WHAT YOU NEED TO DO | Quote verbatim the span of lines that begins the listing below and closes with the line containing "const twist = Math.PI * 2;".

────────────────────────────────────────

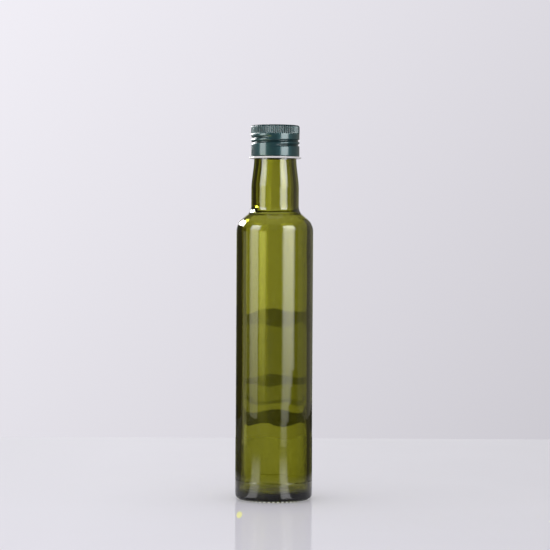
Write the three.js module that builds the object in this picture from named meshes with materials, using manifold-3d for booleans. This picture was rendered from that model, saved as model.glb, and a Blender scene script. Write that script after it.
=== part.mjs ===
// A round, empty olive oil bottle: green glass with a thick base and a hollow inside, a pale
// sealing ring and a lacquered aluminium screw cap with a knurled top and a rolled thread.
// Millimetres, +Z up, origin at the centre of the base. Every piece is round about Z.
import * as THREE from "three";
import { mergeVertices } from "three/addons/utils/BufferGeometryUtils.js";
import Module from "manifold-3d";

const wasm = await Module();
wasm.setup();

// Glass body
const bodyRadius = 25.1;
const wall = 3.8;
const heelRadius = 2.4;
const shoulderFoot = 174.2;
const shoulderRadius = 11;
const shoulderTurn = THREE.MathUtils.degToRad(50);
const neckRadius = 15.6;
const neckFillet = 6.5;
const taperFoot = 202.1;
const taperHead = 221.1;
const taperHandle = 5.5;
const mouthOuterRadius = 13.8;
const lipHeight = 241.2;
const lipBevel = 0.9;
const innerLift = 1.6;

// Underside and floor of the glass
const barHeight = 0.8;
const puntRadius = 18.2;
const puntDepth = 2.4;
const floorEdge = 4.6;
const floorCentre = 6.6;
const floorCorner = 3.4;

// Stipple bars that the base stands on
const barCount = 48;
const barMiddle = 21.9;
const barLength = 2.2;
const barWidth = 1.8;
const barRoot = 1.6;
const barFoot = 0.6;

// Cap and ring
const capRadius = 15.75;
const capTop = 243.1;
const capFoot = 222.9;
const capPlate = 1.5;
const capBore = 14.2;
const capEdge = 1.3;
const knurlCount = 66;
const knurlDepth = 0.45;
const knurlFoot = 238;
const threadPitch = 2.8;
const threadDepth = 0.9;
const threadHalfWidth = 1.1;
const threadAtFront = 232.45;
const threadStart = -1.05;
const threadEnd = 1;
const threadFade = 0.12;
const ringInnerRadius = 14.1;
const ringOuterRadius = 17;
const ringFoot = 221.5;
const ringHead = 222.6;
const ringBevel = 0.35;

const roundSegments = 48;
const outerDivisions = 4;
const innerDivisions = 2;
const threadRows = 14;
const twist = Math.PI * 2;

const glass = new THREE.MeshStandardMaterial({
  color: 0x5d6620, roughness: 0.05, metalness: 0, transparent: true, opacity: 0.5,
});
const lacquer = new THREE.MeshStandardMaterial({ color: 0x1f4a46, roughness: 0.35, metalness: 0.6 });
const whitePlastic = new THREE.MeshStandardMaterial({ color: 0xf2f2ee, roughness: 0.4, metalness: 0 });

// The slope between shoulder and neck is tangent to both arcs, which settles the fillet's height.
function filletHeight() {
  const turn = shoulderTurn;
  const reach = bodyRadius - neckRadius - (shoulderRadius + neckFillet) * (1 - Math.cos(turn));
  const slope = reach / Math.sin(turn);
  return shoulderFoot + (shoulderRadius + neckFillet) * Math.sin(turn) + slope * Math.cos(turn);
}

// Body, shoulder and neck as one outline going up, set in from the outer face by a distance. Lifting
// the arcs of the inner face makes the wall thinner in the shoulder, where blown glass stretches.
function sideOutline(path, inset, lift) {
  const filletTop = filletHeight() + lift;
  const shoulder = shoulderFoot + lift;
  const neck = neckRadius - inset;
  const mouth = mouthOuterRadius - inset;
  path.lineTo(bodyRadius - inset, shoulder);
  path.absarc(bodyRadius - shoulderRadius, shoulder, shoulderRadius - inset, 0, shoulderTurn);
  path.absarc(
    neckRadius + neckFillet, filletTop, neckFillet + inset, Math.PI + shoulderTurn, Math.PI, true,
  );
  path.lineTo(neck, taperFoot);
  path.bezierCurveTo(
    neck, taperFoot + taperHandle, mouth, taperHead - taperHandle, mouth, taperHead,
  );
}

// Underside, heel and outer face, from the axis up to the lip.
function outerFace() {
  const path = new THREE.Path();
  path.moveTo(0, barHeight + puntDepth);
  path.quadraticCurveTo(puntRadius * 0.75, barHeight + puntDepth, puntRadius, barHeight);
  path.absarc(bodyRadius - heelRadius, barHeight + heelRadius, heelRadius, -Math.PI / 2, 0);
  sideOutline(path, 0, 0);
  path.lineTo(mouthOuterRadius, lipHeight - lipBevel);
  path.lineTo(mouthOuterRadius - lipBevel, lipHeight);
  return path.getPoints(outerDivisions);
}

// Floor, corner and inner face, from the axis up to the lip.
function innerFace() {
  const corner = bodyRadius - wall - floorCorner;
  const bore = mouthOuterRadius - wall;
  const path = new THREE.Path();
  path.moveTo(0, floorCentre);
  path.quadraticCurveTo(corner / 2, floorCentre, corner, floorEdge);
  path.absarc(corner, floorEdge + floorCorner, floorCorner, -Math.PI / 2, 0);
  sideOutline(path, wall, innerLift);
  path.lineTo(bore, lipHeight - lipBevel);
  path.lineTo(bore + lipBevel, lipHeight);
  return path.getPoints(innerDivisions);
}

// An outline turned about Z.
function turned(points, segments = roundSegments) {
  const apart = points.filter((p, i) => i === 0 || p.distanceTo(points[i - 1]) > 1e-3);
  return new THREE.LatheGeometry(apart, segments).rotateX(Math.PI / 2);
}

function toSolid(geometry) {
  const bare = geometry.clone();
  bare.deleteAttribute("normal");
  bare.deleteAttribute("uv");
  const merged = mergeVertices(bare, 1e-4);
  return new wasm.Manifold(
    new wasm.Mesh({
      numProp: 3,
      vertProperties: merged.attributes.position.array,
      triVerts: new Uint32Array(merged.index.array),
    }),
  );
}

function toGeometry(solid) {
  const mesh = solid.getMesh();
  const geometry = new THREE.BufferGeometry();
  geometry.setAttribute("position", new THREE.BufferAttribute(mesh.vertProperties, mesh.numProp));
  geometry.setIndex(new THREE.BufferAttribute(mesh.triVerts, 1));
  geometry.computeVertexNormals();
  return geometry;
}

// One copy of a geometry for each step of a full turn about Z.
function* ringOf(geometry, count) {
  for (let i = 0; i < count; i++) yield toSolid(geometry.clone().rotateZ((twist * i) / count));
}

// A stipple bar: a radial block whose flat foot is narrower than its root, in the middle of a facet.
function stippleBar() {
  const bar = new THREE.BoxGeometry(barLength, barWidth, barRoot);
  const position = bar.attributes.position;
  for (let i = 0; i < position.count; i++) {
    if (position.getZ(i) > 0) continue;
    position.setX(i, position.getX(i) * (1 - barFoot / barLength));
    position.setY(i, position.getY(i) * (1 - barFoot / barWidth));
  }
  return bar.translate(barMiddle, 0, barRoot / 2).rotateZ(Math.PI / barCount);
}

function bottleGlass() {
  let solid = toSolid(turned([...outerFace(), ...innerFace().reverse()]));
  for (const bar of ringOf(stippleBar(), barCount)) solid = solid.add(bar);
  return toGeometry(solid);
}

// How deep the rolled thread is at a height and an angle, over all of its turns.
function threadAt(height, angle) {
  let depth = 0;
  for (let lap = -1; lap <= 1; lap++) {
    const along = angle / twist + lap;
    const away = Math.abs(height - (threadAtFront + threadPitch * along)) / threadHalfWidth;
    if (away >= 1) continue;
    const start = THREE.MathUtils.smoothstep(along, threadStart, threadStart + threadFade);
    const end = 1 - THREE.MathUtils.smoothstep(along, threadEnd - threadFade, threadEnd);
    depth = Math.max(depth, threadDepth * start * end * Math.cos((away * Math.PI) / 2) ** 2);
  }
  return depth;
}

// The cap's outline from the middle of its top, down the skirt, and up its bore.
function capOutline() {
  const path = new THREE.Path();
  path.moveTo(0, capTop);
  path.lineTo(capRadius - capEdge, capTop);
  path.absarc(capRadius - capEdge, capTop - capEdge, capEdge, Math.PI / 2, 0, true);
  const threadHead = threadAtFront + threadPitch * threadEnd + threadHalfWidth;
  const threadFoot = threadAtFront + threadPitch * threadStart - threadHalfWidth;
  for (let i = 0; i <= threadRows; i++) {
    path.lineTo(capRadius, THREE.MathUtils.lerp(threadHead, threadFoot, i / threadRows));
  }
  path.lineTo(capRadius, capFoot);
  path.lineTo(capBore, capFoot);
  path.lineTo(capBore, capTop - capPlate);
  path.lineTo(0, capTop - capPlate);
  return path.getPoints(2).reverse();
}

function screwCap() {
  const shell = turned(capOutline(), knurlCount);
  const position = shell.attributes.position;
  for (let i = 0; i < position.count; i++) {
    const [x, y, z] = [position.getX(i), position.getY(i), position.getZ(i)];
    const radius = Math.hypot(x, y);
    if (radius < capRadius - 0.01) continue;
    const front = Math.atan2(x, -y);
    const depth = threadAt(z, Math.abs(front + Math.PI) < 1e-6 ? Math.PI : front);
    position.setXY(i, (x * (radius - depth)) / radius, (y * (radius - depth)) / radius);
  }
  const height = capTop - knurlFoot;
  const half = knurlDepth * 1.6;
  const notch = new THREE.CylinderGeometry(half, half, height, 4).rotateX(Math.PI / 2);
  notch.translate(0, -(capRadius - knurlDepth + half), knurlFoot + height / 2);
  notch.rotateZ(Math.PI / knurlCount);
  let solid = toSolid(shell);
  for (const cut of ringOf(notch, knurlCount)) solid = solid.subtract(cut);
  return toGeometry(solid);
}

// The ring under the skirt: a flat washer with a bevelled rim.
function sealRing() {
  const path = new THREE.Path();
  path.moveTo(ringInnerRadius, ringFoot);
  path.lineTo(ringOuterRadius - ringBevel, ringFoot);
  path.lineTo(ringOuterRadius, ringFoot + ringBevel);
  path.lineTo(ringOuterRadius, ringHead - ringBevel);
  path.lineTo(ringOuterRadius - ringBevel, ringHead);
  path.lineTo(ringInnerRadius, ringHead);
  path.lineTo(ringInnerRadius, ringFoot);
  return turned(path.getPoints(1));
}

function piece(name, geometry, material) {
  const mesh = new THREE.Mesh(geometry, material);
  mesh.name = name;
  return mesh;
}

const bottle = new THREE.Group();
bottle.add(piece("bottle_glass", bottleGlass(), glass));
bottle.add(piece("seal_ring", sealRing(), whitePlastic));
bottle.add(piece("screw_cap", screwCap(), lacquer));

export default bottle;
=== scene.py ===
# %% [markdown]
# # A round olive oil bottle of green glass
#
# The real bottle is three things: a thick-walled body of green glass, a pale plastic ring round its neck and
# an aluminium screw cap. It is empty, so its far wall shows through the near one. Each piece is turned about
# the same upright axis, so each can be drawn as half an outline and swept round. The measured frame already
# holds plain versions of the three. This script keeps their places and sizes and gives them the fine forms
# and finishes that the eye looks for.

# %% Load the measured frame
from math import atan, cos, degrees, pi, radians, sin, tan

import bpy
import numpy as np
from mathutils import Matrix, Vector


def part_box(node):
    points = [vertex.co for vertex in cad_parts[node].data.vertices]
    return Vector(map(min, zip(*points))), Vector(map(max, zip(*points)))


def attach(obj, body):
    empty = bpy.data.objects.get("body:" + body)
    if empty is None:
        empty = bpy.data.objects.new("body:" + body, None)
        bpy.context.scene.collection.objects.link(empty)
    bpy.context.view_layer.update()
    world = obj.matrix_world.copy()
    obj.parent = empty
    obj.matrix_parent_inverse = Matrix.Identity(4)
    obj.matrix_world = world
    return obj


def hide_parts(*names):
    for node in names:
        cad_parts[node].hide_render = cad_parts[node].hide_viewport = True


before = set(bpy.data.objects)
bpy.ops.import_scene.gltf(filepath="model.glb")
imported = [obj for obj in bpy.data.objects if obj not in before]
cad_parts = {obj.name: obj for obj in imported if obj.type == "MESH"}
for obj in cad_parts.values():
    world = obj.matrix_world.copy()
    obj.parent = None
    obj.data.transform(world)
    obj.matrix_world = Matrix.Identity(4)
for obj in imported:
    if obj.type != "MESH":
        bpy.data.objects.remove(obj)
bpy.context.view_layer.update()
scene = bpy.context.scene
MM = 0.001

# %% [markdown]
# The frame gives the sizes that can be measured from outside. Everything below is worked out from these
# values and from a few more that only a cut through the bottle would show, such as the wall's thickness.

# %% Sizes from the frame
body_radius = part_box("bottle_glass")[1].y
lip_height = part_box("bottle_glass")[1].z
cap_foot, cap_top = (corner.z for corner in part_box("screw_cap"))
cap_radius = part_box("screw_cap")[1].y
ring_foot, ring_head = (corner.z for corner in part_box("seal_ring"))
ring_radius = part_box("seal_ring")[1].y
print("body", round(2 * body_radius / MM, 2), "wide, cap", round(2 * cap_radius / MM, 2), "wide")
print("glass up to", round(lip_height / MM, 1), "mm, cap up to", round(cap_top / MM, 1), "mm")

# %% [markdown]
# ## Camera
#
# The camera comes first, because every later picture is seen through it. A bottle is photographed for a
# shop with a long lens from more than a metre away, a little above its middle, so that its sides stay
# straight. The height of the eye shows in the ellipses: the cap's top edge bulges up and the foot bulges
# down, so the eye is level with neither. The lens follows from the bottle's width in the picture.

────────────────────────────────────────

RESPONSE |
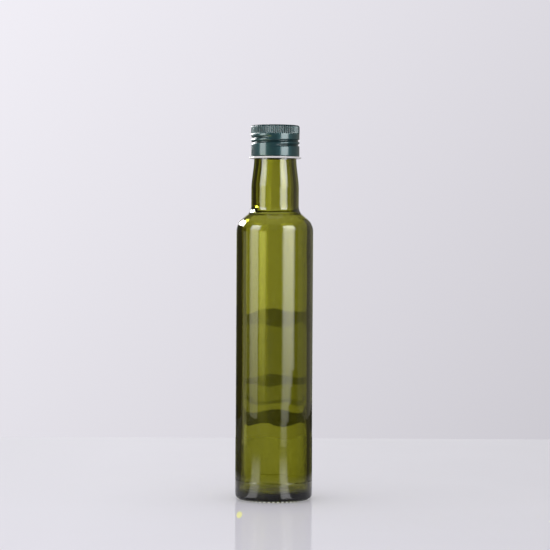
Write the three.js module that builds the object in this picture from named meshes with materials, using manifold-3d for booleans. This picture was rendered from that model, saved as model.glb, and a Blender scene script. Write that script after it.
=== part.mjs ===
// A round, empty olive oil bottle: green glass with a thick base and a hollow inside, a pale
// sealing ring and a lacquered aluminium screw cap with a knurled top and a rolled thread.
// Millimetres, +Z up, origin at the centre of the base. Every piece is round about Z.
import * as THREE from "three";
import { mergeVertices } from "three/addons/utils/BufferGeometryUtils.js";
import Module from "manifold-3d";

const wasm = await Module();
wasm.setup();

// Glass body
const bodyRadius = 25.1;
const wall = 3.8;
const heelRadius = 2.4;
const shoulderFoot = 174.2;
const shoulderRadius = 11;
const shoulderTurn = THREE.MathUtils.degToRad(50);
const neckRadius = 15.6;
const neckFillet = 6.5;
const taperFoot = 202.1;
const taperHead = 221.1;
const taperHandle = 5.5;
const mouthOuterRadius = 13.8;
const lipHeight = 241.2;
const lipBevel = 0.9;
const innerLift = 1.6;

// Underside and floor of the glass
const barHeight = 0.8;
const puntRadius = 18.2;
const puntDepth = 2.4;
const floorEdge = 4.6;
const floorCentre = 6.6;
const floorCorner = 3.4;

// Stipple bars that the base stands on
const barCount = 48;
const barMiddle = 21.9;
const barLength = 2.2;
const barWidth = 1.8;
const barRoot = 1.6;
const barFoot = 0.6;

// Cap and ring
const capRadius = 15.75;
const capTop = 243.1;
const capFoot = 222.9;
const capPlate = 1.5;
const capBore = 14.2;
const capEdge = 1.3;
const knurlCount = 66;
const knurlDepth = 0.45;
const knurlFoot = 238;
const threadPitch = 2.8;
const threadDepth = 0.9;
const threadHalfWidth = 1.1;
const threadAtFront = 232.45;
const threadStart = -1.05;
const threadEnd = 1;
const threadFade = 0.12;
const ringInnerRadius = 14.1;
const ringOuterRadius = 17;
const ringFoot = 221.5;
const ringHead = 222.6;
const ringBevel = 0.35;

const roundSegments = 48;
const outerDivisions = 4;
const innerDivisions = 2;
const threadRows = 14;
const twist = Math.PI * 2;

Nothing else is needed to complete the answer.